One of the “triggering” moments this last week was a discussion with the head of a HR department in a huge energy conglomerate. They replied back with full “letter head”, the string of acronyms behind their name certifying their professional status and detailed contact information (phone extension), so I took this as an “invitation” (not a dare) and replied to their reply to my request. The bottom line from discussion was that they did not need an ombudsman office or ombudsman because internal corporate counsel had an ombudsman program in place for their employees and stakeholders. This office was located on the same floor as the C-level executives, that’s right, on premises and, I don’t know this as fact, but you probably have to walk through the same door as you would to “serve papers” if in a “polarized” legal relationship with the company. Contrast this with a university ombudsman office usually located off campus and away from “administrative” offices. This instantly reminded me of the Inspector Generals Office when I served in the Air Force, located immediately adjacent to the Base and Wing Commander’s offices, how could anyone “get in” without being noticed? Are these examples of what an “ombudsman is” today and the structure of the profession; embedded and overlapping functions, no independence yet applying “the word”?

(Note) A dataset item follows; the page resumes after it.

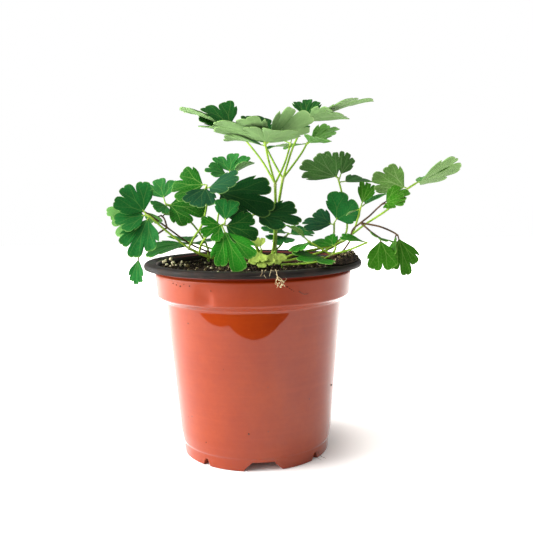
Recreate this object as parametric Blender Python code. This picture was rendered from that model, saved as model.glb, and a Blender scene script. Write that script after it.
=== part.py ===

There is a “calling” now (petition) for President Obama to open an Ombudsmans Cabinet and Offices. This is a good idea. The Gordian Knot will be the challenge to “our” profession as it is linked to the legal profession and the continuing “bias” of a “nation built on laws” that are used to “keep order” for constituents and are “ignored” by lobbyists, the wealthy and the powerful. These new laws that are being written are to do “battle” between polarized groups at the moment (federal government versus global free market capitalists), but are ignored by the individuals that are the “bridges” between “cabinet appointments” from the financial power elite free market business sectors and the “regulatory offices” of the Federal Government. These are the same professionals that open the way for becoming a “leader of the people and their will” and that wrote the Emergency Economic Stabilization Act of 2008 legislation only to ignore it and let the financial services industry executives consolidate, hold funds to enhance balance sheets and shareholder value. The same companies that pay 18 billion in bonuses for 2008, snubbing the law by “looping” around the legislated restrictions; and to “retain the talent we need to get us out of this mess” yet they are the same one’s that created the financial products and instruments that made the mess. The ombudsman profession is needed now, has a noble opportunity as “A VOICE OF REASON”, to remind our representatives they wrote laws that apply to all, not just some of the people; and that more “judicial action” will cost time, waste even more taxpayer money created from thin air by the FED and not resolve the economic disaster we are in. I see ombudsmen in a position to bring back the virtues our forefather’s gave us in the Bill of Rights and Constitution, so wisely, but our leaders forget day to day.
Now… what will it be? Let’s all be true to the “word” and “meaning”, altruistic and serve with integrity, “do the right thing” and as we are called upon to be, when asked. Leave out the legal definitions and “cornering” of “our” profession by professional legal associations that govern legal practices and move towards a true and independent “virtuous” ombudsman professional practice.